22 So Naomi returned, and Ruth the Moabite her daughter-in-law with her, who returned from the country of Moab. And they came to Bethlehem at the beginning of barley harvest.
There’s so much to unpack just in chapter one! The first topic is obedience to God. What happened to Elimelech when he chose to leave Israel because of drought? (Remember, Moab is the last place God wanted Israelites to be!) In verse 2 he decides to leave Bethlehem for Moab – and in verse 3, he’s dead.
What happens to his sons when they choose to marry Moabite women? They choose foreign wives in verse 4, and they’re dead by verse 5, leaving Naomi and the two young women alone together.
Naomi finally does the right thing and leaves Moab to return home. Here we get to see the greatest expression of “agape love” of one person for a relative – in this case, Ruth to her mother-in-law:
16 But Ruth said, “Do not urge me to leave you or to return from following you. For where you go I will go, and where you lodge I will lodge. Your people shall be my people, and your God my God. 17 Where you die I will die, and there will I be buried. May the LORD do so to me and more also if anything but death parts me from you.”
As determined as Naomi had been to send her home, that simple four-sentence declaration of love silenced every objection. “Where you die, I will die, and there I will be buried.” And this from a pagan woman to a Hebrew.
Finally, we have Naomi’s own declaration of defeat, one which God will turn to victory within the next three chapters: Do not call me Naomi (which means “pleasant”), but rather call me Mara (which means “bitter”), because the Lord has testified against me. Notice that she acknowledged the source of her affliction, as well as her own responsibility for the “calamities” which befell her and her family. Repentence is always the key to salvation and forgiveness.
Verse 22 merely sets up the upcoming chapters, which to me are almost as critical as the first one: in chapter 2, we meet Boaz, the Christ-analogue in this story, who will eventually redeem both Naomi and Ruth. He himself violated several of God’s commands – not including a Moabite in the Hebrew culture until the fourth generation or later, for example. In chapter 3, Ruth “seduces” Boaz on the threshing floor (perhaps the most innocent seduction scene in all of literature), and the two hatch a plan to arrange their marriage; chapter 4 plays out the technicality of having a closer “kinsman redeemer” than Boaz, who declines the offer and thus allows Boaz to marry Ruth, take on Naomi’s inherited land, and “live happily ever after” together.
One key component of the Christ-analogue story is the idea of the “kinsman redeemer”, which is a strong element of Hebrew society. He is a relative who saves the family member by purchasing their debt and thereby freeing said family member to live with them in freedom. Jesus, of course, saves US, His family, adopted by God, by purchasing our sin debt through His sacrifice on the cross, thereby freeing US from that debt and allowing us to live in Heaven with Him.
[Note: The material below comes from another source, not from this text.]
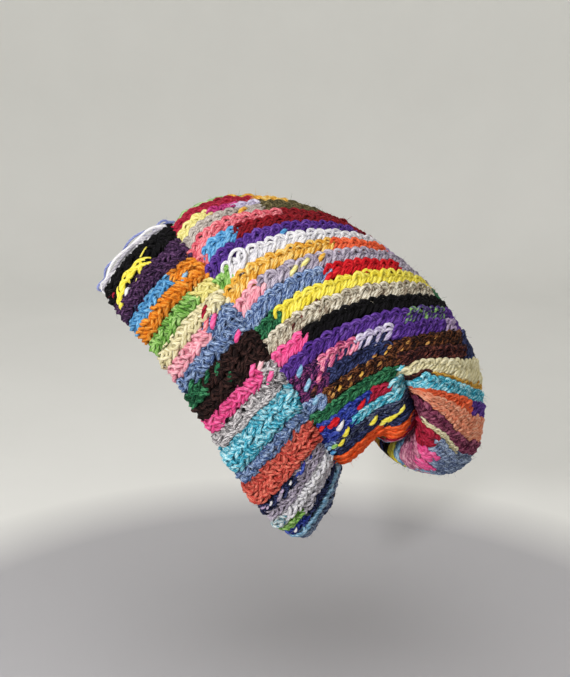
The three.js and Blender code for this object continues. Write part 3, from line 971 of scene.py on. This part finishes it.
# Flecks and small bits of other yarns, in the same way.
CROWN_SPECKS = [
    ("fleck", [(18.3, 3.5), (18.6, 3.58), (18.2, 3.72)]), ("gold", [(18.5, 3.9)]),
    ("fleck", [(18.05, 4.0), (18.7, 4.2), (18.2, 4.28), (17.9, 4.5)]), ("gold", [(18.5, 4.52)]),
    ("fleck", [(18.0, 4.74), (17.7, 4.95), (18.4, 5.0)]), ("gold", [(17.8, 5.2)]),
    ("fleck", [(17.4, 5.36), (17.7, 5.62), (17.3, 5.8), (17.6, 6.2), (17.3, 6.4)]), ("tan", [(13.6, 3.3)]),
    ("maroon_mix", [(13.3, 3.9), (13.5, 3.5), (12.9, 4.3)]),
]
CUFF_SPECKS = [
    ("pale_yellow", [(3.4, 0.56)]), ("crimson", [(2.5, 0.43)]), ("lilac", [(20.3, 0.36), (20.5, 0.4)]),
    ("white", [(20.4, 0.44)]), ("lilac", [(20.6, 0.48), (20.3, 0.52)]), ("white", [(20.5, 0.56)]),
    ("royal", [(20.4, 0.6), (20.3, 0.64), (20.5, 0.68)]), ("hot_pink", [(14.2, 0.7)]),
    ("black", [(13.9, 0.5), (14.2, 0.58)]), ("sky_blue", [(22.3, 0.36), (22.5, 0.42)]),
    ("white", [(24.3, 0.42)]),
]
SPECK = Strand(radius=1.0, steps=8, sides=6, points=[
    (-1.6, 0.1, 0.6), (-0.7, 0.04, 2.0), (0.7, -0.04, 2.1), (1.6, -0.1, 0.6),
])

# Loose yarn: (yarn, radius, points as place along, row and height).
CROWN_LOOSE = [
    ("white", 1.2, [
        (2.7, 8.9, 0.5), (2.95, 8.5, 3.0), (3.1, 8.0, 4.2), (3.32, 7.75, 4.6), (3.5, 7.95, 4.2),
        (3.48, 8.4, 3.6), (3.3, 8.8, 3.2), (3.15, 8.9, 1.0),
    ]),
    ("white", 1.1, [
        (2.6, 8.2, 0.5), (2.75, 8.0, 3.0), (2.95, 7.9, 3.6), (3.05, 8.3, 3.2), (2.9, 8.8, 1.0),
    ]),
    ("golden", 1.0, [
        (11.5, 0, 1.2), (11.55, 9, 1.6), (11.5, 19, 1.2), (11.55, 29, 1.8), (11.5, 39, 1.2),
        (11.55, 49, 1.6), (11.5, 58, 1.4), (11.55, 66, 2.2), (11.4, 70, 5.0),
    ]),
]
CUFF_LOOSE = [
    ("periwinkle", 0.8, [
        (0.22, 57.8, 1.0), (0.28, 57.7, 4.6), (0.34, 58.3, 8.6), (0.41, 57.8, 5.8), (0.48, 58.0, 8.0),
        (0.55, 57.8, 5.0), (0.62, 58.1, 6.8), (0.7, 57.8, 4.2), (0.78, 57.9, 5.4), (0.9, 57.6, 0.5),
    ]),
    ("white", 1.1, [
        (0.22, 58.3, 1.0), (0.3, 58.5, 4.2), (0.37, 58.2, 6.0), (0.44, 58.6, 4.2), (0.52, 58.3, 6.0),
        (0.6, 58.5, 3.8), (0.68, 58.2, 5.2), (0.76, 58.4, 3.0), (0.86, 58.2, 0.5),
    ]),
    ("pale_grey", 1.1, [
        (0.26, 58.9, 1.0), (0.33, 58.7, 3.4), (0.41, 59.0, 4.2), (0.49, 58.7, 3.0), (0.57, 59.0, 4.0),
        (0.65, 58.7, 2.8), (0.73, 58.9, 3.2), (0.8, 58.8, 0.5),
    ]),
    ("yellow", 1.3, [
        (0.41, 3.6, 0.8), (0.43, 3.2, 2.6), (0.455, 2.95, 2.4), (0.48, 2.6, 3.0), (0.51, 2.6, 2.6),
        (0.54, 2.4, 3.2), (0.57, 2.55, 2.6), (0.6, 2.5, 3.0), (0.625, 2.7, 2.4), (0.64, 2.8, 0.5),
    ]),
    ("yellow", 1.3, [
        (0.42, 3.9, 0.8), (0.44, 3.5, 2.4), (0.465, 3.1, 2.8), (0.49, 2.95, 2.2), (0.52, 2.7, 2.8),
        (0.55, 2.8, 2.2), (0.58, 2.75, 2.8), (0.61, 2.9, 2.0), (0.635, 3.1, 0.5),
    ]),
    ("yellow", 0.6, [
        (0.58, 2.6, 1.0), (0.62, 2.4, 3.6), (0.64, 2.2, 3.8), (0.65, 2.0, 3.0),
    ]),
    ("grey_heather", 1.2, [
        (0.36, 14.9, 1.2), (0.42, 15.0, 1.8), (0.48, 14.85, 1.6), (0.54, 15.0, 1.9), (0.6, 14.85, 1.6),
        (0.66, 15.0, 1.8), (0.74, 14.9, 1.2),
    ]),
    ("grey_heather", 1.2, [
        (0.34, 14.7, 1.4), (0.4, 14.8, 1.6), (0.46, 14.65, 1.8), (0.52, 14.8, 1.5), (0.58, 14.65, 1.8),
        (0.64, 14.8, 1.6), (0.72, 14.7, 1.0),
    ]),
]
LOOSE_STEPS = 5
LOOSE_SIDES = 6


def lay_loose(cloth, sheet, shift, yarn, radius, points):
    """One loose length of yarn through points on a sheet."""
    path = through(np.array(points, float), LOOSE_STEPS * (len(points) - 1) + 1)
    row = Row(sheet, 0, shift, END_MARGIN, sheet.last)
    distance = np.interp(path[:, 0], row.at, row.lengths)
    controls = np.stack([distance, path[:, 1], path[:, 2]], 1)[None]
    rings, along, _ = strand_rings(row, controls, np.array([radius]), len(path), LOOSE_SIDES, flat)
    cloth.tubes(rings, along, [[yarn] * (len(path) - 1)], rng.random(1), np.zeros((1, len(path))))


def lay_accent(cloth, sheet, shift, yarn, place, at, strand):
    """One stitch of another yarn across a row. Its strand's points are in millimetres along."""
    number = int(place)
    row = Row(sheet, number, shift, END_MARGIN, sheet.last)
    across = place - number
    distance = np.interp(at, row.at, row.lengths)
    points = [(distance + ahead, across + lean, height) for ahead, lean, height in strand.points]
    lay_strands(cloth, row, strand._replace(points=points), np.zeros(1), 1.0, lambda _: yarn, flat)


# The gathering yarn is wound into a flat coil that closes the end, which faces the far side.
COIL_YARN = "golden"
COIL_RADIUS = 1.4
COIL_OUTER = 9.5
COIL_INNER = 0.9
COIL_TURNS = 4.2
COIL_BULGE = 1.6
COIL_LIFT = 1.2
COIL_WAVE = 0.35
COIL_WAVES = 7.3
COIL_SHADE = 0.5
COIL_STEPS = 110
COIL_SIDES = 7
COIL_FACING = (-1.0, 0.0, 0.0)


def lay_coil(cloth):
    angle = 2 * np.pi * COIL_TURNS * np.linspace(0, 1, COIL_STEPS)
    reach = np.linspace(COIL_OUTER, COIL_INNER, COIL_STEPS)
    out = COIL_LIFT + COIL_BULGE * (1 - (reach / COIL_OUTER) ** 2) + COIL_WAVE * np.sin(COIL_WAVES * angle)
    centre = SECTIONS[-1, :3] + np.stack([-out, reach * np.cos(angle), reach * np.sin(angle)], 1)
    rings = sweep(centre, COIL_FACING, np.full(COIL_STEPS, COIL_RADIUS), COIL_SIDES)
    yarns = [[COIL_YARN] * (COIL_STEPS - 1)]
    shades = np.array([COIL_SHADE])
    cloth.tubes(rings[None], distances(centre)[None], yarns, shades, np.zeros((1, COIL_STEPS)))


def dress_details(name, sheet, shift, accents, specks, loose):
    cloth = Cloth(name)
    if sheet is crown:
        lay_coil(cloth)
    for strand, stitches in ((ACCENT, accents), (SPECK, specks)):
        for yarn, places in stitches:
            for place, at in places:
                lay_accent(cloth, sheet, shift, yarn, place, at, strand)
    for yarn, radius, points in loose:
        lay_loose(cloth, sheet, shift, yarn, radius, points)
    piece = cloth.make()
    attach(piece, "root")


def dress(kind, dress_row, nodes):
    for first in range(0, ROWS, ROWS_PER_PIECE):
        rows = range(first, min(first + ROWS_PER_PIECE, ROWS))
        cloth = Cloth(f"{kind}_rows_{rows[0]:02d}_{rows[-1]:02d}")
        for number in rows:
            dress_row(cloth, number)
        piece = cloth.make()
        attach(piece, "root")
        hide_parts(*nodes)


dress("crown", dress_crown_row, ["crown_band", "crown_body", "crown_end"])
dress("cuff", dress_cuff_row, ["cuff"])
dress_details("crown_details", crown, crown_shift, CROWN_ACCENTS, CROWN_SPECKS, CROWN_LOOSE)
dress_details("cuff_details", cuff, cuff_shift, CUFF_ACCENTS, CUFF_SPECKS, CUFF_LOOSE)


# A pale round floor that rises into a pale wall all round, a little greyer under the hat.
FLOOR_Z = -0.19
FLOOR_MIDDLE = (0.15, 0.06)
FLOOR_GREY = "#b2b1b4"
WALL_WHITE = "#ebebe8"
MOTTLE = (0.94, 0.94, 0.94, 1)
GREY_RADIUS = 0.4
GREY_BLUR = 0.05
ROOM_RADIUS = 1.9
ROOM_HEIGHT = 2.4
BEND_RADIUS = 0.5
BEND_STEPS = 12
ROOM_SIDES = 96


def stage_material():
    material = bpy.data.materials.new("pale_room")
    material.use_nodes = True
    tree = material.node_tree
    place = add_node(tree, "ShaderNodeTexCoord").outputs["Object"]
    middle = (*FLOOR_MIDDLE, FLOOR_Z)
    reach = add_node(tree, "ShaderNodeVectorMath", {0: place, 1: middle}, operation="DISTANCE")
    span = {"From Min": GREY_RADIUS - GREY_BLUR, "From Max": GREY_RADIUS + GREY_BLUR}
    edge = add_node(tree, "ShaderNodeMapRange", {"Value": reach.outputs["Value"], **span}).outputs[0]
    grain = {"Vector": place, "Scale": 6.0, "Detail": 5.0}
    noise = add_node(tree, "ShaderNodeTexNoise", grain).outputs["Fac"]
    plain = mix_colours(tree, edge, linear(FLOOR_GREY), linear(WALL_WHITE))
    surface = tree.nodes["Principled BSDF"]
    surface.inputs["Roughness"].default_value = 0.85
    surface.inputs["Specular IOR Level"].default_value = 0.1
    tree.links.new(mix_colours(tree, noise, plain, MOTTLE, "MULTIPLY"), surface.inputs["Base Color"])
    return material


def room_profile():
    """Distance out and height, from the middle of the floor round the bend to the wall's top."""
    points = [(GREY_RADIUS, 0.0)]
    for step in range(BEND_STEPS + 1):
        angle = math.radians(90 * step / BEND_STEPS)
        out = ROOM_RADIUS - BEND_RADIUS + BEND_RADIUS * math.sin(angle)
        points.append((out, BEND_RADIUS - BEND_RADIUS * math.cos(angle)))
    return points + [(ROOM_RADIUS, ROOM_HEIGHT)]


def make_room():
    section = room_profile()
    points = [(0.0, 0.0, FLOOR_Z)]
    for out, up in section:
        for side in range(ROOM_SIDES):
            angle = 2 * math.pi * side / ROOM_SIDES
            points.append((out * math.cos(angle), out * math.sin(angle), FLOOR_Z + up))
    faces = [(0, 1 + side, 1 + (side + 1) % ROOM_SIDES) for side in range(ROOM_SIDES)]
    for ring in range(len(section) - 1):
        low = 1 + ring * ROOM_SIDES
        for side in range(ROOM_SIDES):
            after = (side + 1) % ROOM_SIDES
            faces.append((low + side, low + ROOM_SIDES + side, low + ROOM_SIDES + after, low + after))
    mesh = bpy.data.meshes.new("floor")
    mesh.from_pydata(points, [], faces)
    mesh.polygons.foreach_set("use_smooth", [True] * len(faces))
    mesh.materials.append(stage_material())
    room = bpy.data.objects.new("floor", mesh)
    bpy.context.scene.collection.objects.link(room)


make_room()

# The camera stands at the wearer's left and looks down a little.
CAMERA_PLACE = (0.59464, 0.05735, 0.21105)
CAMERA_PITCH = math.radians(15)
FOCAL_PIXELS = 850
PHOTO_HEIGHT_PIXELS = 677
SENSOR_WIDTH = 36


def place_camera():
    data = bpy.data.cameras.new("camera")
    data.lens = FOCAL_PIXELS / PHOTO_HEIGHT_PIXELS * SENSOR_WIDTH
    data.sensor_width = SENSOR_WIDTH
    data.sensor_fit = "AUTO"
    camera = bpy.data.objects.new("camera", data)
    right = (0, 1, 0)
    above = (-math.sin(CAMERA_PITCH), 0, math.cos(CAMERA_PITCH))
    behind = (math.cos(CAMERA_PITCH), 0, math.sin(CAMERA_PITCH))
    camera.matrix_world = Matrix([*zip(right, above, behind, CAMERA_PLACE), (0, 0, 0, 1)])
    bpy.context.scene.collection.objects.link(camera)
    bpy.context.scene.camera = camera


def area_light(name, place, target, size, power, colour):
    data = bpy.data.lights.new(name, "AREA")
    data.shape = "DISK"
    data.size = size
    data.energy = power
    data.color = colour
    light = bpy.data.objects.new(name, data)
    light.location = place
    light.rotation_euler = (Vector(place) - Vector(target)).to_track_quat("Z", "Y").to_euler()
    bpy.context.scene.collection.objects.link(light)


FRONT = dict(place=(0.76, -0.33, 0.32), size=0.12, power=5.6, colour=(1.0, 0.985, 0.98))
CEILING = dict(place=(0, 0.06, 2.1), size=2.4, power=25, colour=(1.0, 0.985, 0.965))
ROOM_COLOUR = (0.78, 0.76, 0.72, 1)
ROOM_STRENGTH = 0.2

place_camera()
area_light("front", target=(0, 0.06, 0.03), **FRONT)
area_light("ceiling", target=(0, 0.06, 0), **CEILING)
world = bpy.data.worlds.new("room")
world.use_nodes = True
background = world.node_tree.nodes["Background"]
background.inputs["Color"].default_value = ROOM_COLOUR
background.inputs["Strength"].default_value = ROOM_STRENGTH
bpy.context.scene.world = world
bpy.context.scene.view_settings.view_transform = "Standard"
One of the hidden elements of this story that you can only get from more extensive Bible research is the genealogy of Boaz, who himself was the descendant of Rahab, the Jericho prostitute who was saved for her faith in Joshua chapters 2 and 6. He himself is the product of a foreign woman who came to faith in the God of Israel. Why shouldn’t he accept this Moabite bride who similarly came to the Lord through nothing but faith? And their union will also symbolize the love Christ will have for the entire Gentile world as well as the Jewish people who cast Him aside.
There’s a great deal within the story of Ruth, and while if you can only learn one chapter, chapter one’s the one, you really should take in the entire short story of Ruth, her Jewish mother-in-law, her kinsman redeemer husband Boaz, and the line of descent which will come from them and lead to both King David and our Lord Jesus Christ.